[Rows from a 3D modeling dataset]
____

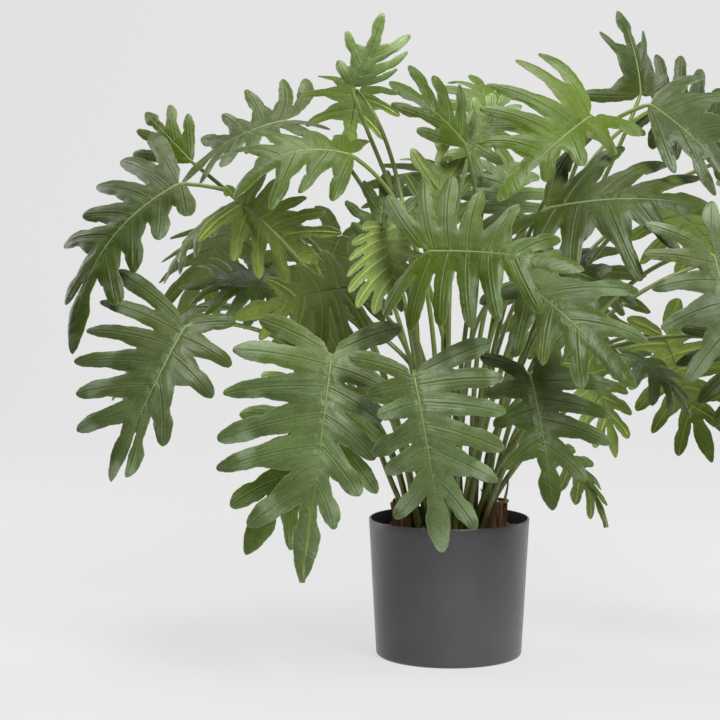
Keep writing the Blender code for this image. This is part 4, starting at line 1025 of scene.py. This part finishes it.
@cache
def top_material(tint):
    """A leaf's upper side: soft gloss, fine streaks along the lobes, puckers by the midrib, folded veins with
    a pale band that is partly painted highlight and a painted shade line in their crease, a pale rim that is
    a painted highlight, and a whitish painted sheen in patches on the ends of the lobes."""
    colour = TINTS[tint][0]
    shader = Shader("leaf_top_" + tint)
    base = shader.over(scaled(colour, 0.68), scaled(colour, 1.22), shader.noise(24, 3), 0.32, 0.68)
    streaks = shader.streaks(0.8, 3)
    base = shader.over(base, scaled(colour, 1.45), streaks, 0.42, 0.72, 0.0, 0.45)
    base = shader.over(base, scaled(colour, 0.62), streaks, 0.30, 0.50, 0.45, 0.0)
    warm = (colour[0] * 1.35, colour[1] * 1.12, colour[2] * 0.8)
    base = shader.over_at(base, warm, "tone", -1, 1, 0.0, 0.45)
    base = shader.over_at(base, scaled(warm, 1.15), "along", 0.0, 0.22, 0.35, 0.0)
    # painted sheen: whitish patches on the lobe ends, a painted highlight where the surface turns to the
    # light
    painted_sheen = (colour[0] * 0.6 + 0.18, colour[1] * 0.6 + 0.23, colour[2] * 0.6 + 0.15)
    spread = shader.math("ADD", shader.noise(30, 1), shader.math("MULTIPLY", streaks, 0.3))
    patches = shader.ramp(spread, 0.60, 0.80)
    sheen_on_end = shader.ramp(shader.attribute("end"), 0.30, 0.9, 0.12 * PAINTED_SHEEN[tint], PAINTED_SHEEN[tint])
    base = shader.mix(shader.math("MULTIPLY", patches, sheen_on_end), base, painted_sheen)
    # vein colour: paler vein tissue, made paler still as a painted highlight on the folded ridge beside the
    # vein
    vein = (colour[0] * 1.6 + 0.03, colour[1] * 1.45 + 0.035, colour[2] * 1.3 + 0.02)
    base = shader.over_at(base, vein, "vein", 0.8, 3.0, 0.34, 0.0)
    # a thin painted shade line in the vein's crease
    base = shader.over_at(base, scaled(colour, 0.5), "vein", 0.2, 0.75, 0.34, 0.0)
    # a pale rim along the upper side's edge: painted highlight
    base = shader.over_at(base, scaled(vein, 1.15), "rim", 0.0, 1.3, 0.5, 0.0)
    base = shader.grained(base)
    roughness = shader.ramp(shader.noise(60, 2), 0.25, 0.75, 0.36, 0.48)
    near_rib = shader.ramp(shader.attribute("rib"), 2.0, 11.0, 1.0, 0.0)
    near_joint = shader.ramp(shader.attribute("along"), 0.45, 0.8, 1.0, 0.0)
    puckered = shader.math("MULTIPLY", near_rib, near_joint)
    pucker = shader.bump(shader.math("MULTIPLY", shader.noise(150, 1), puckered), 0.0016, 0.7)
    folded = shader.bump(shader.ramp(shader.attribute("vein"), 0.6, 3.6, 1.0, 0.0), 0.0009, 0.8, pucker)
    fine = shader.bump(streaks, 0.0003, 0.8, folded)
    pleats = shader.bump(shader.streaks(0.20, 1), 0.0013, 0.8, fine)
    swell = shader.bump(shader.noise(32, 1), 0.0040, 0.6, pleats)
    return shader.finish(base, roughness, swell, 0.30)


@cache
def under_material(tint):
    """A leaf's underside: duller and yellower, brightened as painted light that shines through the leaf, with
    raised pale veins.
    """
    colour = TINTS[tint][1]
    shader = Shader("leaf_under_" + tint)
    base = shader.over(scaled(colour, 0.84), scaled(colour, 1.14), shader.noise(42, 3), 0.3, 0.7)
    streaks = shader.streaks(0.8, 3)
    base = shader.over(base, scaled(colour, 0.60), streaks, 0.30, 0.70, 0.0, 0.6)
    base = shader.over_at(base, scaled(colour, 0.72), "tone", -1, 1, 0.0, 0.3)
    vein = (colour[0] * 1.45 + 0.02, colour[1] * 1.3 + 0.02, colour[2] * 1.3)
    base = shader.over_at(base, vein, "vein", 0.4, 1.2, 0.8, 0.0)
    base = shader.grained(base)
    roughness = shader.ramp(shader.noise(60, 2), 0.25, 0.75, 0.44, 0.56)
    pleats = shader.bump(shader.streaks(0.20, 1), 0.0018, 0.8, shader.bump(streaks, 0.0005, 0.8))
    return shader.finish(base, roughness, pleats, 0.4)


@cache
def painted_highlight_rim_material():
    """The leaf's edge strip, paler green as a painted highlight where the edge catches the light."""
    shader = Shader("leaf_rim_painted_highlight")
    base = shader.mix(shader.noise(80, 2), (0.13, 0.19, 0.07), (0.21, 0.28, 0.11))
    return shader.finish(base, 0.5)


@cache
def stalk_material():
    """Olive stalks, paler and yellower up to the blade, with painted shade in their channel, and brown at
    their feet.
    """
    shader = Shader("stalk")
    along = shader.attribute("along")
    base = shader.over((0.125, 0.170, 0.032), (0.170, 0.245, 0.042), along, 0.2, 1.0)
    base = shader.over(base, (0.100, 0.085, 0.028), along, 0.0, 0.12, 0.5, 0.0)
    # painted shade along the channel on the stalk's upper side
    base = shader.over_at(base, (0.045, 0.075, 0.015), "tone", 0.2, 1.0, 0.0, 0.5)
    base = shader.over(base, (0.190, 0.240, 0.060), shader.noise(420, 3, (1, 1, 0.06)), 0.35, 0.7)
    grain = shader.bump(shader.noise(600, 2, (1, 1, 0.1)), 0.0003, 0.5)
    return shader.finish(base, 0.36, grain)


@cache
def midrib_material():
    """The midrib: pale, and greener to the leaf's tip."""
    shader = Shader("midrib")
    base = shader.mix(shader.noise(60, 2), (0.150, 0.205, 0.050), (0.215, 0.275, 0.085))
    base = shader.over_at(base, (0.085, 0.130, 0.035), "along", 1.25, 1.95)
    return shader.finish(base, 0.4, shader.bump(shader.noise(500, 2), 0.0002, 0.4))


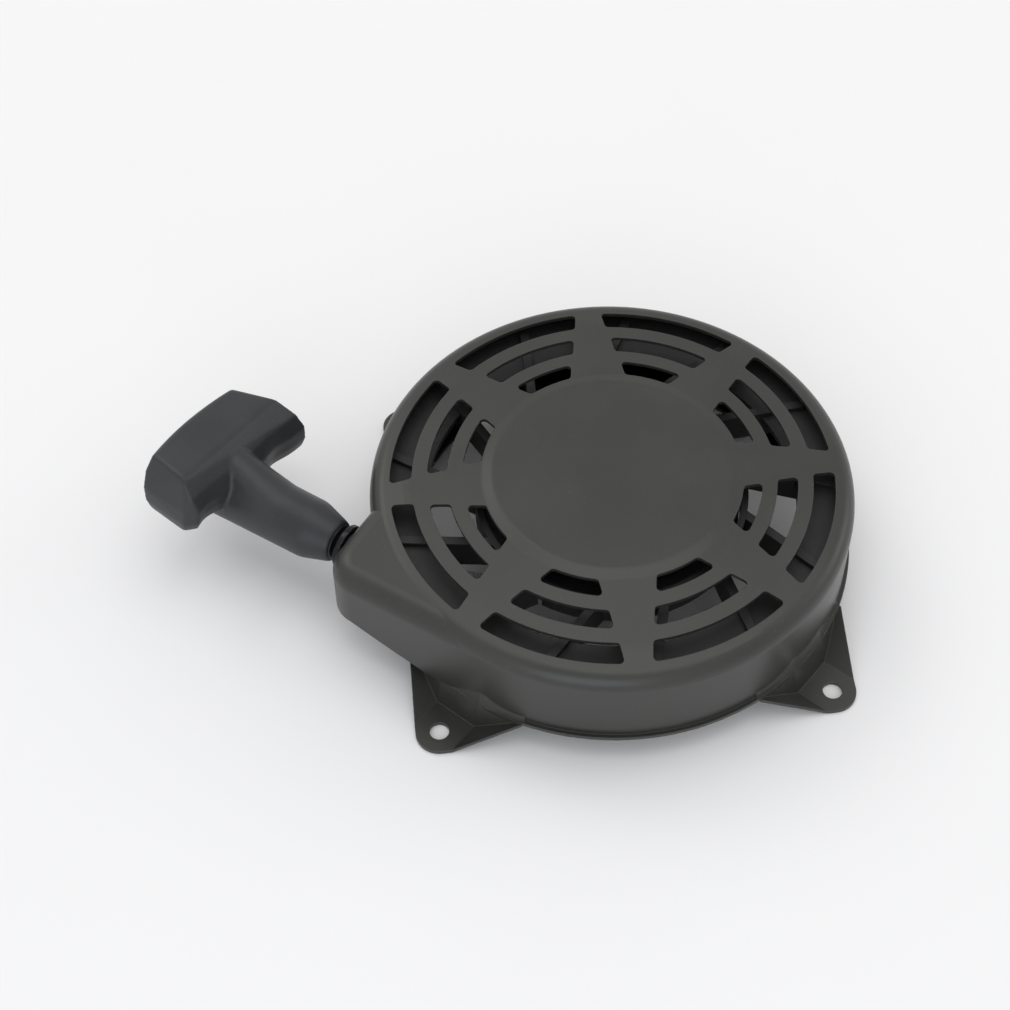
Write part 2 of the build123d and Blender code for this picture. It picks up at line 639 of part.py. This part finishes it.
# ---------------------------------------------------------------- handle
with BuildPart() as bar:
    with BuildSketch(GRIP_BASE.offset(BAR_C - BAR_HALF_T)) as bar_plan:
        with BuildLine():
            ThreePointArc((BAR_OUT - BAR_CROWN, -BAR_HALF_L), (BAR_OUT, 0), (BAR_OUT - BAR_CROWN, BAR_HALF_L))
            Polyline((BAR_OUT - BAR_CROWN, BAR_HALF_L), (BAR_IN + 2, BAR_HALF_L), (BAR_IN, 0),
                     (BAR_IN + 2, -BAR_HALF_L), (BAR_OUT - BAR_CROWN, -BAR_HALF_L))
        make_face()
        fillet([v for v in bar_plan.vertices() if abs(GRIP_BASE.to_local_coords(Vector(v)).Y) > 10], 4)
    extrude(amount=2 * BAR_HALF_T)
    with BuildSketch(across_grip(30, BAR_C)):
        with BuildLine():
            Polyline((-BAR_TOP_HALF_L, BAR_HALF_T), (BAR_TOP_HALF_L, BAR_HALF_T), (BAR_HALF_L, 0),
                     (BAR_TOP_HALF_L, -BAR_HALF_T), (-BAR_TOP_HALF_L, -BAR_HALF_T), (-BAR_HALF_L, 0), close=True)
        make_face()
    extrude(amount=60, mode=Mode.INTERSECT)
    with BuildSketch(Plane(origin=HANDLE_TIP + GRIP_UP * BAR_C, x_dir=DIR, z_dir=GRIP_SIDE)):
        with BuildLine():
            Polyline(*BAR_SIDE, close=True)
        make_face()
    extrude(amount=50, both=True, mode=Mode.INTERSECT)
    fillet(bar.edges(), 1.8)

with BuildPart() as handle_grip:
    with BuildSketch(Plane(origin=HANDLE_TIP, x_dir=DIR, z_dir=GRIP_SIDE)):
        with BuildLine():
            Polyline((0, 0), (0, HANDLE_TIP_R - 0.6), (0.6, HANDLE_TIP_R), (10.5, HANDLE_SHAFT_R),
                     (BAR_IN, HANDLE_SHAFT_R + 0.4), (SHAFT_END - 4, HANDLE_SHAFT_R + 0.4),
                     (SHAFT_END, CHAMBER_R + 0.9), (SHAFT_END, 0), close=True)
        make_face()
    revolve(axis=Axis(HANDLE_TIP, DIR))
    add(bar.part)
    with BuildSketch(across_grip(0)):
        Circle(ROPE_R + 0.4)
    extrude(amount=KNOT_SEAT + 1, mode=Mode.SUBTRACT)
    with BuildSketch(across_grip(KNOT_SEAT)):
        Circle(CHAMBER_R)
    extrude(amount=30, mode=Mode.SUBTRACT)
save(handle_grip.part, "handle_grip")

with BuildPart() as handle_washer:
    with BuildSketch(across_grip(KNOT_SEAT)):
        Circle(CHAMBER_R - 0.3)
        Circle(ROPE_R + 0.3, mode=Mode.SUBTRACT)
    extrude(amount=1.4)
save(handle_washer.part, "handle_washer")
knot(HANDLE_TIP + DIR * (KNOT_SEAT + 6.0), DIR, 2.6, "handle_knot")

with BuildPart() as handle_cap:
    with BuildSketch(across_grip(61)):
        Circle(CHAMBER_R)
    extrude(amount=4)
    chamfer(handle_cap.faces().sort_by(lambda f: f.center().dot(DIR))[-1].edges(), 0.8)
save(handle_cap.part, "handle_cap")
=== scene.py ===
"""Looks for the recoil starter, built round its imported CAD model. Metres, in the CAD frame."""

import json
from math import acos, atan2, cos, exp, pi, radians, sin

import bmesh
import bpy
from mathutils import Matrix, Vector


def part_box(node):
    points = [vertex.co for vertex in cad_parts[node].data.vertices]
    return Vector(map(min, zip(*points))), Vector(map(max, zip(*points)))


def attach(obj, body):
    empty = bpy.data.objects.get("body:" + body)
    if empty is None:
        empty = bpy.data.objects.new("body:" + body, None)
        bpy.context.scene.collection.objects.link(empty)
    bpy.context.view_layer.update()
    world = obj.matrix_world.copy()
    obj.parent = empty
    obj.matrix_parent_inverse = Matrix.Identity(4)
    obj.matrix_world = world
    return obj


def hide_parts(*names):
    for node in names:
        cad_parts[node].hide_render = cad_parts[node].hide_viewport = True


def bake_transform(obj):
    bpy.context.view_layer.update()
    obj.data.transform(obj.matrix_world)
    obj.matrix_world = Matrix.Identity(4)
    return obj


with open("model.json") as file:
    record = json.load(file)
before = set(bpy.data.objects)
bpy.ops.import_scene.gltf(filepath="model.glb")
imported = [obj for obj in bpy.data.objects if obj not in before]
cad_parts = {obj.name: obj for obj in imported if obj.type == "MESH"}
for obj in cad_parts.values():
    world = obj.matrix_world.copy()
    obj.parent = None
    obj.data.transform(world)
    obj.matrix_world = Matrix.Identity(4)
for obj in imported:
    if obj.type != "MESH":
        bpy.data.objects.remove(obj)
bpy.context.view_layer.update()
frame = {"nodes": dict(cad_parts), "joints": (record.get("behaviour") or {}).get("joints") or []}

MM = 0.001
UP = Vector((0, 0, 1))
ROPE_R = 2.0 * MM
BRAID_PITCH = 1.5 * MM
BRAID_STRANDS = 8         # strands that run each way round the rope
GUIDE_AT = 66.5 * MM      # corner of the rope's run in its guide, from the pulley's axis along the pull
WIND_R = 43.6 * MM        # radius of the outermost turn's middle line
BEND_CUT = 3.5 * MM       # how far before and after the corner its bend starts
pull = next(j for j in frame["joints"] if j["name"] == "handle_pull")
ROPE_DIR = Vector(pull["axis"]).normalized()
ROPE_SIDE = UP.cross(ROPE_DIR)


def centre(node):
    low, high = (Vector(corner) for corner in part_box(node))
    return (low + high) / 2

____

Request >>
Return exactly, and only, the lines from the one containing "Write part 2" down to the one containing "fillet(bar.edges(), 1.8)", with both of those lines included.

Result of this task >>
Write part 2 of the build123d and Blender code for this picture. It picks up at line 639 of part.py. This part finishes it.
# ---------------------------------------------------------------- handle
with BuildPart() as bar:
    with BuildSketch(GRIP_BASE.offset(BAR_C - BAR_HALF_T)) as bar_plan:
        with BuildLine():
            ThreePointArc((BAR_OUT - BAR_CROWN, -BAR_HALF_L), (BAR_OUT, 0), (BAR_OUT - BAR_CROWN, BAR_HALF_L))
            Polyline((BAR_OUT - BAR_CROWN, BAR_HALF_L), (BAR_IN + 2, BAR_HALF_L), (BAR_IN, 0),
                     (BAR_IN + 2, -BAR_HALF_L), (BAR_OUT - BAR_CROWN, -BAR_HALF_L))
        make_face()
        fillet([v for v in bar_plan.vertices() if abs(GRIP_BASE.to_local_coords(Vector(v)).Y) > 10], 4)
    extrude(amount=2 * BAR_HALF_T)
    with BuildSketch(across_grip(30, BAR_C)):
        with BuildLine():
            Polyline((-BAR_TOP_HALF_L, BAR_HALF_T), (BAR_TOP_HALF_L, BAR_HALF_T), (BAR_HALF_L, 0),
                     (BAR_TOP_HALF_L, -BAR_HALF_T), (-BAR_TOP_HALF_L, -BAR_HALF_T), (-BAR_HALF_L, 0), close=True)
        make_face()
    extrude(amount=60, mode=Mode.INTERSECT)
    with BuildSketch(Plane(origin=HANDLE_TIP + GRIP_UP * BAR_C, x_dir=DIR, z_dir=GRIP_SIDE)):
        with BuildLine():
            Polyline(*BAR_SIDE, close=True)
        make_face()
    extrude(amount=50, both=True, mode=Mode.INTERSECT)
    fillet(bar.edges(), 1.8)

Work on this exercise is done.